Television is a broadcast media for a reason. It works not just because of who it targets, but because of who it reaches. And by that, I mean it achieves awareness (and generates conversation) far beyond who it is purely intended for. The very point that Catalina have identified as a weakness is also TV advertising’s greatest strength. Strong advertising generates talking points beyond its immediate buying audience – and that’s a good thing. That “leakage” gives strong advertising presence, familiarity and, most critically of all, the potential for interactivity. The wish to share is part of how iconic ideas become part of the culture, part of the social exchange.

A marketer these days, I would suggest, should not even be trying to hit a static buyer at a set time through a set medium with a set message. Their greatest challenge is not even who they reach – but what they reach people with, and how intensely that motivates viewers to reach out and share what they have seen with others through the plethora of media now available to all consumers.
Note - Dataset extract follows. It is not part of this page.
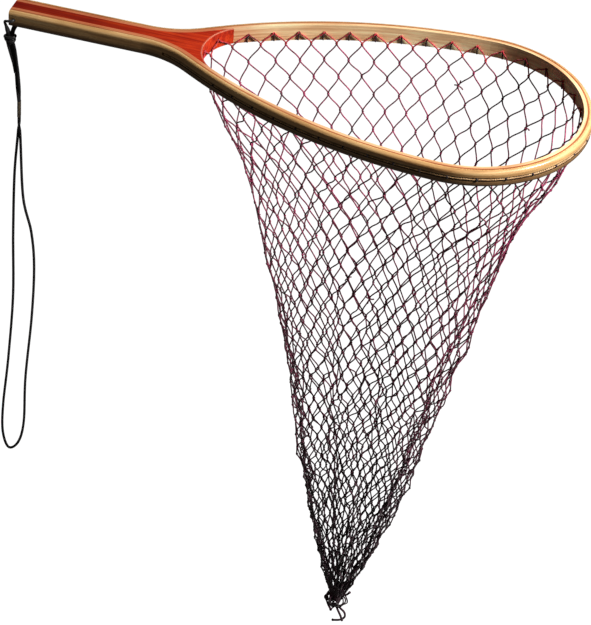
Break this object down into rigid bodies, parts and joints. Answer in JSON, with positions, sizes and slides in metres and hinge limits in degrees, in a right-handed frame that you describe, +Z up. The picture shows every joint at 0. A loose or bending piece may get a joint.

Sadly, looking at TV breaks today, one would have to ask where have so many of the true marketers gone? Where are the people with the intrinsic understanding of the ideas that buyers want to excitedly share with non-buyers? Bring more of them back please. Give them the budget to do what they do, please. Make them the perfectionists that push their agencies to get the very best out of their advertising please.

Those people are certainly not commissioning most of the advertising I’m seeing. They’ve been largely replaced it seems by sponsors of fairground barking who have transformed media-based advertising for the most part into 15 minutes of unrestrained shouting per hour.

That may take place on TV, but that’s not advertising. That’s narrowcast barracking.